**Materials provided**
# # # # #

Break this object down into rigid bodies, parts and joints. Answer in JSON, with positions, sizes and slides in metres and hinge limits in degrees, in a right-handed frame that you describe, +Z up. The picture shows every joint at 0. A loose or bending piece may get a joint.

# # # # #

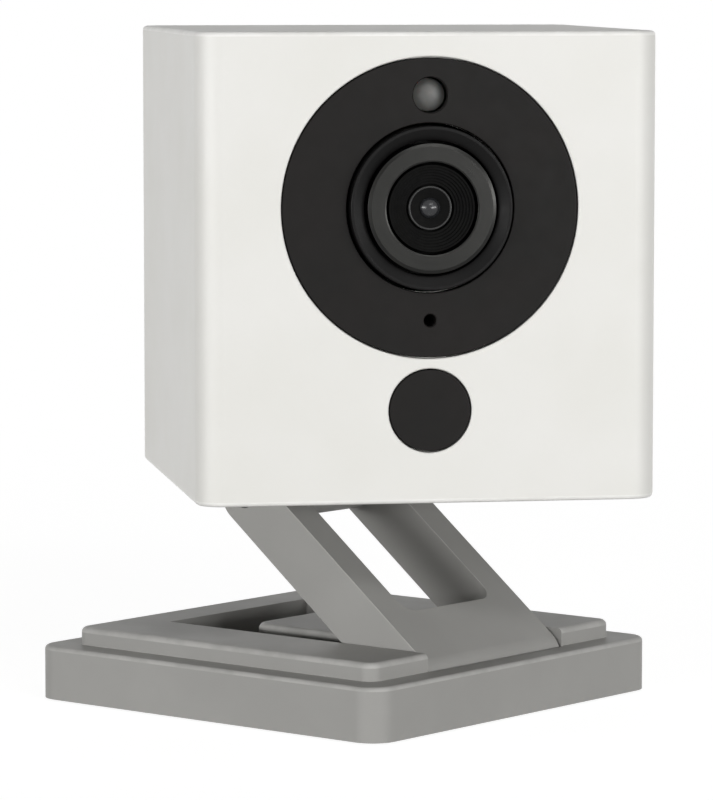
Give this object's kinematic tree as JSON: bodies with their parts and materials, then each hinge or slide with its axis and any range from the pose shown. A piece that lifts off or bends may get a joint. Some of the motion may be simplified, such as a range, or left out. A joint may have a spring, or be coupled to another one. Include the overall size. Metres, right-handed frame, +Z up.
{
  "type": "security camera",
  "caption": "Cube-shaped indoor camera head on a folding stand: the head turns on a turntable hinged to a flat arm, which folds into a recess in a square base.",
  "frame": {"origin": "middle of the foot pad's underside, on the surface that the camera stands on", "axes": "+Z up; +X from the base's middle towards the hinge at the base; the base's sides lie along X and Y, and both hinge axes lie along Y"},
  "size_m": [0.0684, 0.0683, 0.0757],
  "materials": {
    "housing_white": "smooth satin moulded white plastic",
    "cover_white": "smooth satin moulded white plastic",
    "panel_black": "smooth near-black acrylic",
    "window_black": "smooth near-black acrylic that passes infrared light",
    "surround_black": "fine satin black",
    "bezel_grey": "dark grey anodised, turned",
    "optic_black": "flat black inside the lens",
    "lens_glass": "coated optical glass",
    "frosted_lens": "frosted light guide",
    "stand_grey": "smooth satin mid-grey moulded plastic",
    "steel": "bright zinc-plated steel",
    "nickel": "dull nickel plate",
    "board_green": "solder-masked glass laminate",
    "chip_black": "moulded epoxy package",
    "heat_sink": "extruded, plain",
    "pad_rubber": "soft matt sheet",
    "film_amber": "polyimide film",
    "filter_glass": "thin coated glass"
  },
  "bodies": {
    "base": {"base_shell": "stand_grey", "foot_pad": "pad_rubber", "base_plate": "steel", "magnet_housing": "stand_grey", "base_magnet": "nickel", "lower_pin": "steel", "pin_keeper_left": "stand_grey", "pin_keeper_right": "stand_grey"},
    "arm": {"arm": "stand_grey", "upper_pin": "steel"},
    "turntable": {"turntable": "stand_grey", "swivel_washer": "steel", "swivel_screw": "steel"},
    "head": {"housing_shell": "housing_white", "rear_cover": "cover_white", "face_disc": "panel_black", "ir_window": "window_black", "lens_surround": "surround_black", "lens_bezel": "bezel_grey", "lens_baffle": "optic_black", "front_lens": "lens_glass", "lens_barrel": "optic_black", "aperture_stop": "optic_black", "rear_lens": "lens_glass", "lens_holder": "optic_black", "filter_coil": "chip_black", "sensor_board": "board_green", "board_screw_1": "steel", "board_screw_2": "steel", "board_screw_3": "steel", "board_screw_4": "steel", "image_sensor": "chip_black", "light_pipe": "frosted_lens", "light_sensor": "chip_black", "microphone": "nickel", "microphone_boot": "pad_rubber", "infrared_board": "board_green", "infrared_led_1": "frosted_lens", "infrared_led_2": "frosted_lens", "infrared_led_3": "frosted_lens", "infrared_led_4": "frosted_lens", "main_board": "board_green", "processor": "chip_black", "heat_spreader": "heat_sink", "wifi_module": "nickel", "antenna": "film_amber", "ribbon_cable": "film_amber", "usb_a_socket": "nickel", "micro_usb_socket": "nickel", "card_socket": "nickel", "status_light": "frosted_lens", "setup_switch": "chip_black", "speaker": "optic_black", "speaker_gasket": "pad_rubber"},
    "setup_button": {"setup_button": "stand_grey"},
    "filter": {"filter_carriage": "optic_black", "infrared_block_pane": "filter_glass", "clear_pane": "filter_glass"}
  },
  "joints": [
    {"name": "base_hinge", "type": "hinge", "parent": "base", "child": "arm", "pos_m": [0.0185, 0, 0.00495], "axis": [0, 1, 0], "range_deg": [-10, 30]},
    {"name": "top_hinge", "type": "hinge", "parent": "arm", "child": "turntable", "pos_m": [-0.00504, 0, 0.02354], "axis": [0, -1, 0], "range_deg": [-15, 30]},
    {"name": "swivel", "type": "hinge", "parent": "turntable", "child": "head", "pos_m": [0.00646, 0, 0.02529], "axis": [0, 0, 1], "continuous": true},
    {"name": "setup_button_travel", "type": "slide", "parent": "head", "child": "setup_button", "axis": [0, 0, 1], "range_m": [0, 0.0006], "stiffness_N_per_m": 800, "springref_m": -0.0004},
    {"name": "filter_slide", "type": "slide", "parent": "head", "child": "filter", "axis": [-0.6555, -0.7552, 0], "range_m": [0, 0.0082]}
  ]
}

# # # # #

**Your goal**
Note every line above where the string "from" shows up, and copy those lines.

**Solved problem**
Give this object's kinematic tree as JSON: bodies with their parts and materials, then each hinge or slide with its axis and any range from the pose shown. A piece that lifts off or bends may get a joint. Some of the motion may be simplified, such as a range, or left out. A joint may have a spring, or be coupled to another one. Include the overall size. Metres, right-handed frame, +Z up.
  "frame": {"origin": "middle of the foot pad's underside, on the surface that the camera stands on", "axes": "+Z up; +X from the base's middle towards the hinge at the base; the base's sides lie along X and Y, and both hinge axes lie along Y"},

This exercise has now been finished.